Calif. AG tells GOP she won't question state budget

Harris

SACRAMENTO, Calif. (Legal Newsline) - California Attorney General Kamala Harris, in a letter last week, declined a request for an opinion by Republican lawmakers questioning whether the state's budget is constitutional.

Assembly Republicans sent a letter to Harris on Aug. 3, asking her office to issue a legal ruling on whether provisions in the budget, enacted in June to shield sales tax dollars for other purposes, "illegally shortchanged" funding for public education required by Proposition 98.

"Paying for our children's education should be the state's top priority. Unfortunately the final budget package restored welfare grants for welfare recipients who have been on welfare for five, 10 or even more than 15 years while cutting school funding below the constitutional guarantee," Assembly Republican Caucus Chair Brian Nestande, of Palm Desert, said in a statement.

Specifically, Assembly Republicans asked Harris for an opinion on two key provisions related to the education funding provisions of the budget plan signed into law by Gov. Jerry Brown, the state's former attorney general:

- Whether the Legislature violated the Constitution in excluding a portion of state sales tax revenue from the calculation of the Proposition 98 funding guarantee for public schools; and

- Whether the Legislature can legally approve a budget plan that shortchanges the Proposition 98 funding guarantee by $2.1 billion as a result of this scheme.

The budget plan diverts 1.06 percent of General Fund sales tax dollars to fund local programs and states that these dollars should not be used to calculate the Proposition 98 guarantee.

Republicans argue that this is, in effect, Democrats suspending the constitutional funding guarantee without the required two-thirds vote of the Legislature, and passing a budget that shortchanges the funding guarantee by $2.1 billion in violation of Proposition 98.

Harris' opinion, they said, would help clarify whether the Legislature can divert these dollars and suspend the Proposition 98 guarantee on a majority vote.

"Assembly Republicans made it clear that we would not vote for any budget plan that suspended the Proposition 98 educational funding guarantee," Assembly Budget Committee Vice Chair Jim Nielsen, R-Gerber, said in a statement.

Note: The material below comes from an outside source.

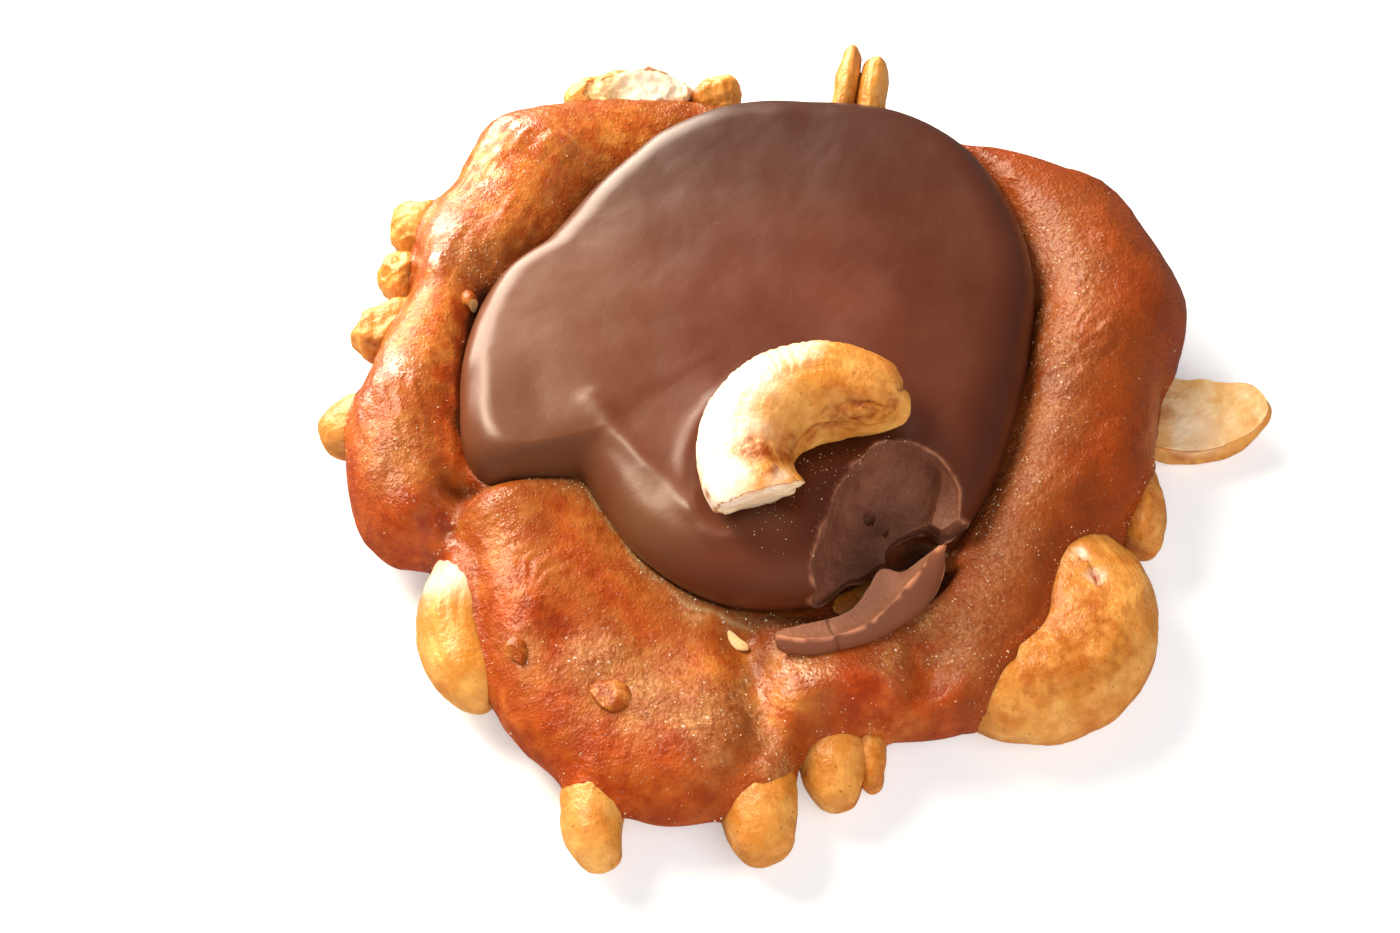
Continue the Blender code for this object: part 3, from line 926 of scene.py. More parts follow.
CASHEWS = (
    Cashew(
        "cashew_top", centre=(5.8, -7.6, 17.9), turn=(0, 0, 62), bend=7.0, sweep=228, width=4.6, depth=4.1,
        taper=0.1, breaks=(((-7.4, 2.9, 2.9), (-0.623, -0.639, -0.38), 0.25, 0.4),), pale_end=0.3,
        pulls=(
            ((12.6, 0.2, 18.4), 1.1, (-0.9, -0.5, -0.3)), ((12.0, -2.3, 16.0), 1.3, (0.5, -0.3, 0.0)),
            ((12.4, 1.6, 18.6), 1.2, (0.3, 0.2, 0.2))
        ),
        stains=(
            ((-1.0, -9.2, 21.7), 1.3, 0.8), ((0.4, -9.2, 21.6), 1.4, 0.9), ((1.9, -8.8, 20.4), 1.4, 1.0),
            ((2.2, -7.0, 18.5), 2.0, 0.9), ((0.7, -11.4, 21.4), 0.7, 0.8), ((7.9, -3.8, 19.9), 0.9, 0.7),
            ((11.0, -2.9, 19.4), 0.9, 0.8), ((12.2, -0.6, 18.6), 0.8, 0.9), ((-4.4, -11.4, 18.5), 0.7, 0.8),
            ((10.4, -0.8, 20.2), 2.6, 0.5), ((7.6, -2.4, 20.6), 2.0, 0.35), ((-2.2, -10.6, 16.2), 0.5, 0.6),
            ((0.3, -9.9, 16.4), 0.4, 0.6), ((6.3, -4.1, 19.3), 1.2, 0.7), ((8.6, -3.9, 19.5), 1.1, 0.65),
            ((10.4, -3.4, 19.2), 1.0, 0.7), ((4.6, -4.9, 17.6), 1.1, 0.7)
        ),
        # pale spots on its left and outer side are painted highlights where the light falls
        creams_and_highlights=(
            ((-4.4, -6.0, 19.5), 4.6, 0.95), ((-1.6, -1.2, 20.6), 3.6, 0.8),
            ((-3.4, -11.0, 19.5), 3.2, 0.95), ((2.6, 1.6, 20.4), 2.8, 0.5), ((1.0, -12.0, 20.0), 1.4, 0.7)
        ),
        cuts=(
            (
                (5.0, -4.3, 19.6), (6.4, -3.9, 20.3), (8.0, -3.6, 20.4), (9.9, -3.6, 20.0),
                (11.4, -3.1, 19.1)
            ),
            ((4.4, -4.6, 17.6), (5.6, -4.3, 18.3), (7.0, -4.2, 18.9), (9.2, -4.2, 19.2)),
            ((11.8, -1.7, 20.0), (12.4, -0.8, 18.8), (12.6, 0.0, 17.4))
        ),
        roast=0.15, seam=0.14, wrinkles=0.1, segments=112, rings=224
    ),
    Cashew(
        "cashew_front_right", centre=(22.3, -14.7, 5.1), turn=(6, 0, -128), bend=6.5, sweep=218, width=5.6,
        depth=4.4, pulls=(((24.2, -14.0, 8.5), 3.0, (-0.9, 0.0, 0.3)),),
        stains=(
            ((29.7, -20.5, 8.6), 2.4, 0.35), ((26.5, -22.2, 8.8), 2.2, 0.4),
            ((23.2, -23.4, 8.4), 2.0, 0.35), ((24.8, -16.2, 8.6), 1.5, 0.3), ((27.0, -18.5, 8.9), 3.0, 0.3)
        ),
        # pale spots along the split are painted highlights
        creams_and_highlights=(((27.4, -11.0, 8.8), 0.8, 0.7), ((28.4, -13.4, 9.0), 0.8, 0.5)),
        cuts=(((26.6, -9.8, 8.0), (27.6, -11.6, 8.9), (28.4, -13.4, 9.1), (28.9, -15.6, 9.1)),), roast=0.65,
        wrinkles=0.05, segments=120, rings=160
    ),
    Cashew(
        "cashew_right", centre=(38.8, 15.9, 4.9), turn=(14, 0, 169), bend=9.0, sweep=108, width=3.9,
        depth=3.9, breaks=(((0, 0, 1.5), (0, 0, 1), 0.08, 0.0),),
        pulls=(
            ((39.6, 9.6, 6.2), 1.2, (-0.1, 1.4, 0.7)), ((46.0, 6.8, 5.6), 0.9, (1.0, 0.2, 0.0)),
            ((45.0, 3.6, 5.6), 1.2, (-0.5, 0.5, 0.0))
        ),
        stains=(((35.0, 8.2, 6.0), 3.2, 0.6), ((39.8, 11.0, 6.6), 1.1, 1.0), ((45.6, 7.0, 5.6), 0.9, 0.6)),
        creams_and_highlights=(((38.8, 4.9, 6.4), 3.4, 0.5),), roast=0.6, segments=96, rings=96
    ),
    Cashew("cashew_right_low", (19.2, -4.6, 3.9), (0, 0, -77), 14.0, 49, 2.3, 3.6, roast=0.9),
    Cashew(
        "cashew_front_left", centre=(-6.4, -34.1, 3.7), turn=(0, 0, 72), bend=7.6, sweep=105, width=3.1,
        depth=3.3, roast=0.3, ribs=0.02, segments=96, rings=96
    ),
    Cashew(
        "cashew_front_middle", centre=(19.8, -31.6, 3.8), turn=(0, 0, 93), bend=20.0, sweep=30, width=3.6,
        depth=3.5, roast=0.5, ribs=0.02, segments=96, rings=96
    ),
    Cashew("cashew_front_centre", (36.0, -26.5, 3.4), (0, 0, 91), 30.0, 22, 3.2, 3.1, roast=0.4, ribs=0.01),
    Cashew(
        "cashew_front_centre_half", (38.9, -25.6, 3.2), (0, 0, 91), 30.0, 18, 1.7, 2.8, roast=0.9, ribs=0.01
    ),
    # the pale spot at its top left is a painted highlight
    Cashew(
        "cashew_left_front", centre=(-17.3, -16.0, 4.4), turn=(0, 0, 82), bend=8.7, sweep=120, width=3.6,
        depth=4.0, creams_and_highlights=(((-26.4, -12.2, 6.4), 3.0, 0.8),), roast=0.2, segments=96, rings=96
    ),
    Cashew("cashew_left", (-31.0, -12.9, 5.2), (0, 0, 0), 18.0, 50, 3.7, 3.6, roast=0.2),
    Cashew(
        "cashew_left_back_low", centre=(-28.8, -1.2, 6.2), turn=(0, 0, 8), bend=16.0, sweep=38, width=3.0,
        depth=3.0, crag=0.9, stains=(((-34.5, 12.0, 8.0), 0.8, 0.9),), roast=0.25
    ),
    Cashew(
        "cashew_left_back_middle", (-22.6, 20.2, 6.4), (0, 0, 90), 9.5, 24, 1.9, 2.6, crag=0.8, roast=0.25
    ),
    Cashew(
        "cashew_left_back_high", (-18.0, 25.3, 7.0), (0, 0, 90), 12.5, 24, 2.7, 2.6, crag=0.8, roast=0.25
    ),
    Cashew(
        "cashew_back_left", centre=(-11.8, 26.3, 8.2), turn=(0, 0, 0), bend=14.0, sweep=46, width=2.4,
        depth=2.7, crag=0.8, breaks=(((1.5, 13.0, 1.4), (0.1, -0.35, 0.93), 0.5, 0.0),),
        creams_and_highlights=(((-9.8, 40.3, 9.0), 3.0, 0.9), ((-7.6, 41.3, 9.0), 2.2, 0.9)), roast=0.2, segments=96,
        rings=96
    ),
    Cashew(
        "cashew_back_left_end", (-3.6, 29.9, 8.2), (0, 0, 0), 10.0, 25, 2.2, 2.4,
        stains=(((-6.0, 40.0, 9.0), 1.3, 0.9),), crag=0.6, roast=0.4
    ),
    Cashew(
        "cashew_back_blade", centre=(8.2, 45.0, -2.0), turn=(115, 79, 0), bend=12.0, sweep=48, width=2.3,
        depth=1.1, bluntness=0.8, crag=0.2,
        stains=(((9.7, 42.2, 9.6), 0.9, 0.9), ((9.9, 41.4, 8.0), 0.9, 0.9)), roast=0.5
    ),
    Cashew(
        "cashew_back_half", centre=(10.6, 44.4, -2.4), turn=(115, 82, 0), bend=12.0, sweep=38, width=2.6,
        depth=1.4, bluntness=0.3, crag=0.2, stains=(((9.9, 42.2, 9.6), 0.7, 0.9),),
        creams_and_highlights=(((11.4, 41.6, 8.6), 1.4, 0.7),), roast=0.15
    ),
    Cashew("cashew_under_break", (-1.0, 2.5, 4.8), (0, 0, 208), 20.0, 42, 2.8, 3.0, roast=1.0)
)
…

"Thwarted in their efforts to raise taxes, it appears that Democrats used budget trickery to circumvent the will of the people in shortchanging our schools. It is essential that Attorney General Harris weigh in on this important question as to whether Democrats violated the Constitution in their reckless budget plan."

Assemblyman Brian Jones, R-Santee, agreed.

"Californians have made it clear to the Legislature that providing a good quality education for our kids should always be a top budget priority," Jones said in a statement. "That's why they passed Proposition 98, to guarantee in the state Constitution that our schools should have the adequate funding they need every year to prepare our kids for a bright future.

"It is disappointing that Democrats may have gone around the Constitution to take money that should have gone to our schools to fund lesser priorities."

Susan Duncan Lee, the supervising deputy attorney general, wrote in response Tuesday that "given the budget challenges facing the state," the education funding measures in the current budget package are "highly likely" to end up in litigation.

If that happens, Lee said the Attorney General's Office will be bound to represent all the likely defendants, including Brown, the Department of Finance and the State Controller's Office.

In addition, she said the office is currently representing those defendants in two different pending cases challenging public funding for education.

"Under these circumstances, we believe that we have a duty to decline your request in order to avoid direct or indirect conflicts with representation of our clients on education funding matters," Lee wrote in the one-page letter.